Mahyacı Süleyman Kök (68) de Neşet Ertaş'ın, "Aşkınan çalışan yorulmaz. Ne zaman ki öldüm işte o zaman yoruldum" sözünü hatırlatarak, "Vakıflar Genel Müdürlüğü İstanbul 1. Bölge'de 46 yıl görev yaptım elektrikçi ustası olarak. 46 yıllık meslek hayatımın 40 yılında mahya astım. Ekipteki tüm arkadaşlarımız emekli. Hepimiz özelikle üç ayları iple çekiyoruz, üç aylardan sonra günleri tek tek sayılıyorum. Hem ramazanı şerife hem de mahyaya kavuşmanın mutluluğunu yaşıyoruz." şeklinde konuştu.
Mahyacılığı görev aşkıyla devam ettirdiklerini dile getiren Kök, "Çırak yetişmiyor. Bu iş ağır bir iş, zor bir iş. Bize sorarsanız niye yapıyorsanız diye, bizde aşk var. Meslek aşkı, iş ahlakı, her türlü özlem ve istek var bu iş için." dedi.

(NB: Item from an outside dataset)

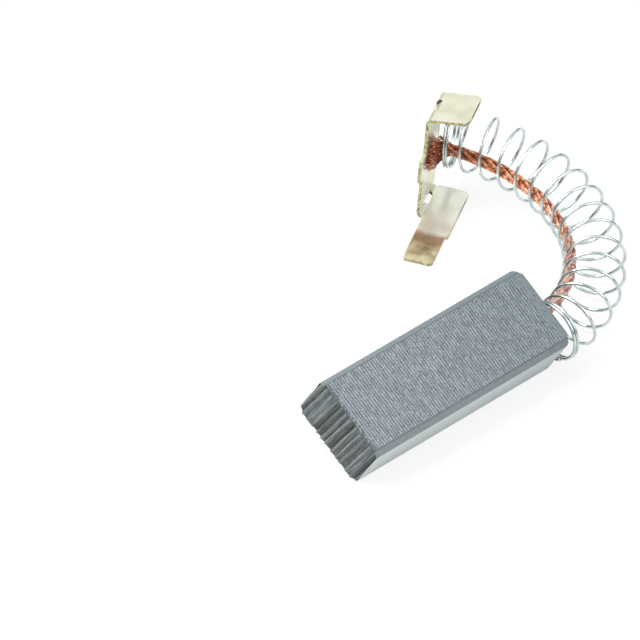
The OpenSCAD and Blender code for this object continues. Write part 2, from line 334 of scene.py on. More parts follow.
# %% How the cord changes on its way to the weld
# It is pressed flat there, which stops the twist: the wires lie side by side. The lay
# opens a little before that, where the heat has let the wires go.
pressed_l, press_run, twist_lost = 6.9, 2.4, 0.85
press_from = cord_length - pressed_l
press = ease(np.clip((ways - press_from) / press_run, 0, 1))
twisted = np.cumsum((1 - twist_lost * press) * np.gradient(ways))
open_from, warm_from, change_run = 0.4, 0.3, 0.35
opening = ease(np.clip((ways / cord_length - open_from) / change_run, 0, 1))
tight, slack = 0.94, 0.26
loose = tight + slack * opening
warmth = np.clip((ways / cord_length - warm_from) / change_run, 0, 1)
print("the lay opens from", tight, "to", round(float(loose.max()), 2), "times the drawn one")

# %% Sizes of the strands
# Three bundles lie across the cord, and three wires across a bundle. In the weld the cord
# is several times as wide as before. Two wires of one bundle have escaped the press.
bundles, wires_each = 6, 7
ring_wires = wires_each - 1
bundle_r = cord_d / 6
wire_r = bundle_r / 3
wire_sides = 5
inner_lay = 3.0
weld_spread = 3.7
stray_up, stray_far, fray_l = 0.35, 1.5, 0.9
escaped = {(2, 1), (2, 4)}
warm_heat, weld_heat = 0.45, 0.55
print("wires are", round(2 * wire_r, 3), "mm thick, and turn once in", inner_lay, "mm")

# %% Every wire of every bundle
fray = np.random.default_rng(7)
strands, heats = [], []
for b in range(bundles + 1):
    turn = 2 * np.pi * (b / bundles - twisted / cord_lay)
    from_axis = 0 if b == bundles else 2 * bundle_r
    for w in range(wires_each):
        spin = 2 * np.pi * (w / ring_wires + twisted / inner_lay)
        r = 0 if w == ring_wires else 2 * wire_r
        across = loose * (from_axis * np.cos(turn) + r * np.cos(spin))
        upward = loose * (from_axis * np.sin(turn) + r * np.sin(spin))
        offset = side * across[:, None] + up * upward[:, None]
        out = (offset @ web_out)[:, None]
        tall = (offset @ web_up)[:, None]
        p = press[:, None]
        line = centre + offset - p * (1 - weld_t / cord_d) * out * web_out
        stray = fray.uniform(-stray_up, stray_up) + (stray_far if (b, w) in escaped else 0)
        line = line + (p * (weld_spread - 1) * tall / loose[:, None] + p * p * stray) * web_up
        keep = ways <= cord_length - fray.uniform(0, fray_l)
        strands.append(line[keep])
        heats.append((warm_heat * warmth + weld_heat * press)[keep])
pigtail = sweep("pigtail_strands", strands, wire_r, wire_sides)
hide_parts("pigtail")
heat = pigtail.data.attributes.new("heated", "FLOAT", "POINT")
heat.data.foreach_set("value", np.repeat(np.concatenate(heats), wire_sides).astype(np.float32))
print(len(strands), "wires,", len(pigtail.data.polygons), "faces")

# %% [markdown]
# ## The carbon block
#
# The block is pressed from graphite powder and then ground. Fine ribs run across the
# wide faces, the bevels are smooth, the tail's corners are worn round, and the contact
# end is cut with rough grooves so that it beds in quickly. A displaced cube would need
# far more faces, so the block is lofted instead: one closed section is repeated at
# stations along the block, and each station lifts, sinks or shrinks it a little.

# %% The section: a grid over it, and the loop round the grid
columns, rows = 120, 14
y = np.linspace(0, block_w, columns + 1)
cut = np.maximum(0, np.maximum(edge_bevel - y, y - (block_w - edge_bevel)))
z_low, z_high = cut, block_t - cut
grid_z = z_low[None, :] + (z_high - z_low)[None, :] * np.linspace(0, 1, rows + 1)[:, None]
grid_y = np.tile(y, (rows + 1, 1))
loop = ([(0, j) for j in range(columns)] + [(k, columns) for k in range(rows)]
        + [(rows, j) for j in range(columns, 0, -1)] + [(k, 0) for k in range(rows, 0, -1)])
loop_k = np.array([k for k, j in loop])
loop_j = np.array([j for k, j in loop])
loop_y = grid_y[loop_k, loop_j]
loop_z = grid_z[loop_k, loop_j]
ring = len(loop)
print("section has", ring, "points round it")

# %% Bedding grooves: hollows of uneven depth and width, each with one deep scratch
# Two grooves more stand ready on each side, because the skew brings them in.
groove_pitch, groove_depth = 0.83, 0.24
scratch_w, flat_bottom, spare = 0.09, 0.7, 2
rng = np.random.default_rng(11)
edges = np.arange(-spare, block_w / groove_pitch + spare + 1) * groove_pitch
edges = edges + rng.uniform(-0.15, 0.15, len(edges))
depths = groove_depth * rng.uniform(0.35, 0.95, len(edges))
scratch_at = rng.uniform(0.12, 0.4, len(edges))
scratch_deep = rng.uniform(0.04, 0.17, len(edges))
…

Mahyacı Aziz İlyas Tosyalı (56) da mahyacılığa 1978'de, 15 yaşında çırak olarak başladığını ifade etti.
41 yıldır mesleğini devam ettirdiğini belirten Tosyalı, "Bu anlatılmaz, yaşanır. Bunu her yıl yaşayarak mutlu oluyoruz. İnsanları da mutlu ettiğimize inanıyoruz. Yaptığımız işle insanların da bir zevk aldığını düşünüyoruz. Mesleğimizi bu sanatı sürdürmeye çalışıyoruz." diye konuştu.
Ekipten Cemil Buyurkan (55), Ramazan Kızılkaya (53) ve bir ulaştırma görevlisinin de yer aldığı ekip ramazan ayı boyunca İstanbul, Edirne ve Bursa'daki camilere mahya asıyor.